**To do**: Count how many lines hold the string "degrees". Answer with that number and nothing more.

- - - - -

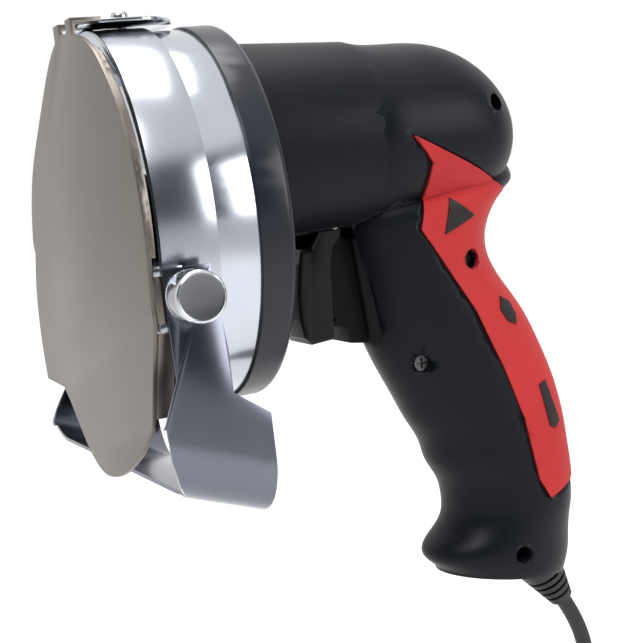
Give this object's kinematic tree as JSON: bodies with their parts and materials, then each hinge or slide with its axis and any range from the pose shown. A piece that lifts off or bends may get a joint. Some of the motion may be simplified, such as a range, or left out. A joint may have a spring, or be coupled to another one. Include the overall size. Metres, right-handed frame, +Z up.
{
  "type": "electric meat slicer",
  "caption": "Hand-held electric slicer: round blade in a steel drum, hinged guide plate, clamped slice guard, pistol grip with trigger and mains lead.",
  "frame": {"origin": "middle of the pistol grip, where the hand closes, on the plane between the two shells", "axes": "+X to the rear, away from the blade; +Z up; the blade faces -X; the left side with the guide hinge is -Y"},
  "size_m": [0.1886, 0.1422, 0.478],
  "materials": {
    "shell_black": "fine satin grain, black",
    "grip_red": "soft satin, red",
    "grip_dark": "soft satin, dark grey",
    "screw_steel": "zinc plated",
    "cover_black": "black satin coat",
    "steel_polished": "polished stainless sheet",
    "steel_plate": "polished stainless sheet",
    "drum_alloy": "turned and polished",
    "blade_steel": "ground cutting steel",
    "gear_steel": "oiled",
    "bearing_steel": "ground",
    "motor_steel": "zinc plated",
    "magnet": "sintered ferrite",
    "lamination": "varnished lamination",
    "copper": "bare copper",
    "carbon": "carbon",
    "inner_plastic": "plain moulded",
    "knob_steel": "knurled rim, polished face",
    "trigger_plastic": "satin, dark olive brown",
    "boot_rubber": "matt black rubber",
    "spring_steel": "spring wire",
    "cord_rubber": "matt black sheath",
    "tie_plastic": "matt black",
    "plug_plastic": "matt black",
    "plug_pin": "nickel plated brass"
  },
  "bodies": {
    "tool_body": {"blade_band": "steel_polished", "carbon_brushes": "carbon", "cord_hank": "cord_rubber", "cord_tie": "tie_plastic", "drum": "drum_alloy", "drum_screws": "screw_steel", "flange_screws": "screw_steel", "gearbox_cover": "cover_black", "grip_inlays_left": "grip_dark", "grip_inlays_right": "grip_dark", "grip_insert_left": "grip_red", "grip_insert_right": "grip_red", "hinge_bracket": "steel_polished", "hinge_pin": "screw_steel", "housing_left": "shell_black", "housing_right": "shell_black", "housing_screws": "screw_steel", "internal_leads": "cord_rubber", "knob_studs": "steel_polished", "knob_washer_left": "screw_steel", "knob_washer_right": "screw_steel", "mains_cord": "cord_rubber", "mains_plug": "plug_plastic", "motor_bearings": "bearing_steel", "motor_can": "motor_steel", "motor_end_plate": "motor_steel", "motor_magnets": "magnet", "plug_lead": "cord_rubber", "plug_pins": "plug_pin", "spindle_bearing_front": "bearing_steel", "spindle_bearing_rear": "bearing_steel", "strain_relief": "boot_rubber", "strap_screw": "screw_steel", "strap_washer": "screw_steel", "suppression_capacitor": "inner_plastic", "switch_body": "inner_plastic", "trigger_boot": "boot_rubber", "trigger_pin": "screw_steel", "trigger_spring": "spring_steel"},
    "blade_unit": {"blade": "blade_steel", "blade_hub": "drum_alloy", "blade_nut": "screw_steel", "spindle": "gear_steel", "drive_gear": "gear_steel"},
    "rotor": {"motor_shaft": "gear_steel", "armature": "lamination", "commutator": "copper", "motor_pinion": "gear_steel", "cooling_fan": "inner_plastic"},
    "trigger_unit": {"trigger": "trigger_plastic"},
    "plunger": {"switch_plunger": "inner_plastic"},
    "guide": {"guide_plate": "steel_plate", "top_strap": "steel_polished"},
    "guard": {"slice_guard": "steel_polished"},
    "knob_left": {"clamp_knob_left": "knob_steel"},
    "knob_right": {"clamp_knob_right": "knob_steel"}
  },
  "joints": [
    {"name": "blade_spin", "type": "hinge", "parent": "tool_body", "child": "blade_unit", "pos_m": [-0.11, 0, 0.078], "axis": [1, 0, 0], "continuous": true},
    {"name": "rotor_spin", "type": "hinge", "parent": "tool_body", "child": "rotor", "pos_m": [-0.05, 0, 0.097], "axis": [1, 0, 0], "continuous": true},
    {"name": "trigger_press", "type": "hinge", "parent": "tool_body", "child": "trigger_unit", "pos_m": [-0.05, 0, 0.0705], "axis": [0, -1, 0], "range_deg": [0, 8], "stiffness_Nm_per_rad": 0.4, "springref_deg": -8.59},
    {"name": "plunger_slide", "type": "slide", "parent": "tool_body", "child": "plunger", "axis": [1, 0, 0], "range_m": [0, 0.003]},
    {"name": "guide_swing", "type": "hinge", "parent": "tool_body", "child": "guide", "pos_m": [-0.1203, -0.0574, 0.059], "axis": [0, 0, 1], "range_deg": [-4.5, 0]},
    {"name": "guard_tilt", "type": "hinge", "parent": "tool_body", "child": "guard", "pos_m": [-0.1133, 0, 0.0594], "axis": [0, -1, 0], "range_deg": [0, 20]},
    {"name": "knob_left_turn", "type": "hinge", "parent": "tool_body", "child": "knob_left", "pos_m": [-0.1133, -0.0665, 0.0594], "axis": [0, -1, 0], "range_deg": [0, 360]},
    {"name": "knob_right_turn", "type": "hinge", "parent": "tool_body", "child": "knob_right", "pos_m": [-0.1133, 0.0665, 0.0594], "axis": [0, 1, 0], "range_deg": [0, 360]}
  ],
  "couplings": [
    {"joint": "rotor_spin", "follows": "blade_spin", "ratio": -3.2222},
    {"joint": "plunger_slide", "follows": "trigger_press", "m_per_rad": 0.0185}
  ]
}
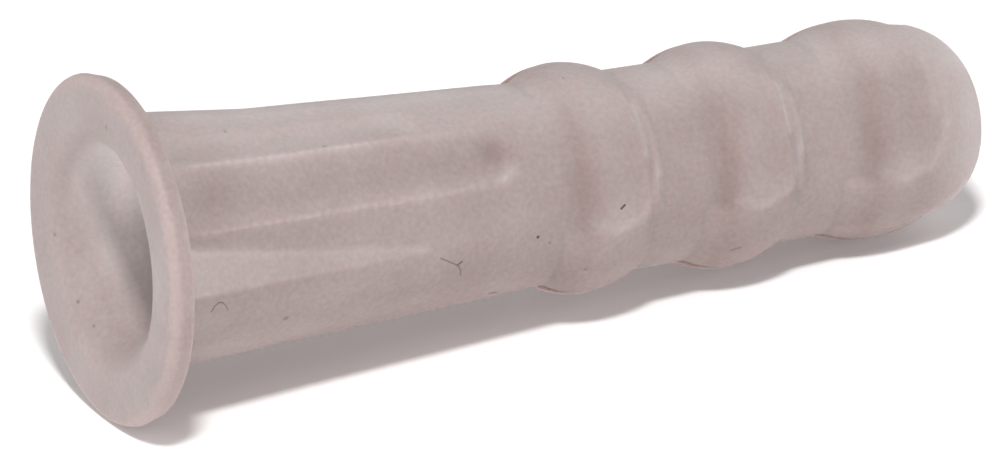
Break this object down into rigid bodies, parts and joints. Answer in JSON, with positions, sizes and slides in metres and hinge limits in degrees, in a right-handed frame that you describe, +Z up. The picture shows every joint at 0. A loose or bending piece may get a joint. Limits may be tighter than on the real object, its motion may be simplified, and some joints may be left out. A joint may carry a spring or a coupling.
{
  "type": "wall anchor",
  "caption": "Collared plastic wall plug with a funnel mouth, a fluted tapering neck and two ringed legs that spread when a screw is driven in.",
  "frame": {"origin": "on the plug's axis at the underside of the collar, where the face of the wall is", "axes": "+Y along the axis into the wall, +Z up; the slot between the legs leans 23.5 degrees from upright"},
  "size_m": [0.0094, 0.0254, 0.0094],
  "materials": {
    "plug_plastic": "milky, faintly pink natural polyethylene with a soft satin moulded skin"
  },
  "bodies": {
    "root": {"collar_and_neck": "plug_plastic"},
    "front_leg": {"expansion_leg_front": "plug_plastic"},
    "back_leg": {"expansion_leg_back": "plug_plastic"}
  },
  "joints": [
    {"name": "front_leg_spread", "type": "hinge", "parent": "root", "child": "front_leg", "pos_m": [0.002, 0.0115, 0.00087], "axis": [0.3987, 0, -0.9171], "range_deg": [-0.8, 6], "stiffness_Nm_per_rad": 0.5},
    {"name": "back_leg_spread", "type": "hinge", "parent": "root", "child": "back_leg", "pos_m": [-0.002, 0.0115, -0.00087], "axis": [-0.3987, 0, 0.9171], "range_deg": [-0.8, 6]}
  ],
  "couplings": [
    {"joint": "back_leg_spread", "follows": "front_leg_spread", "ratio": 1}
  ]
}
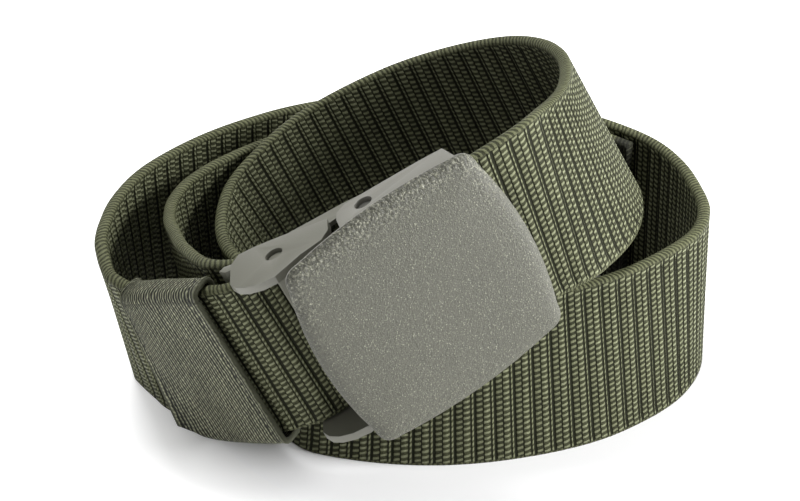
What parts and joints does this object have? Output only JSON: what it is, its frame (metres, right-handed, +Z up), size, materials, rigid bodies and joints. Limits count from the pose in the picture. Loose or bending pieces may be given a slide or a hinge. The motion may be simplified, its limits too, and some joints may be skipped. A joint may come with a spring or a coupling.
{
  "type": "canvas web belt",
  "caption": "Coiled canvas web belt standing on its edge, with a plastic flip buckle and an elastic keeper loop on the web.",
  "frame": {"origin": "middle of the belt's footprint, on the floor it stands on", "axes": "+Z up from the floor along the web's width, -Y the side with the buckle, +X to the right seen from the buckle, along the coil's long side"},
  "size_m": [0.134, 0.119, 0.077],
  "materials": {
    "web": "ribbed woven canvas web, dull",
    "keeper": "fine ribbed elastic tape, dull",
    "buckle_plastic": "moulded, fine grain on the cover's front, smooth on the cheeks",
    "pin_steel": "dark and dull, sunk in the holes"
  },
  "bodies": {
    "root": {"web_strap": "web", "elastic_keeper": "keeper", "buckle_cover": "buckle_plastic", "buckle_base": "buckle_plastic", "end_clamp": "buckle_plastic", "cover_pin_upper": "pin_steel", "cover_pin_lower": "pin_steel"}
  },
  "joints": []
}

- - - - -

**Response to the task**: 2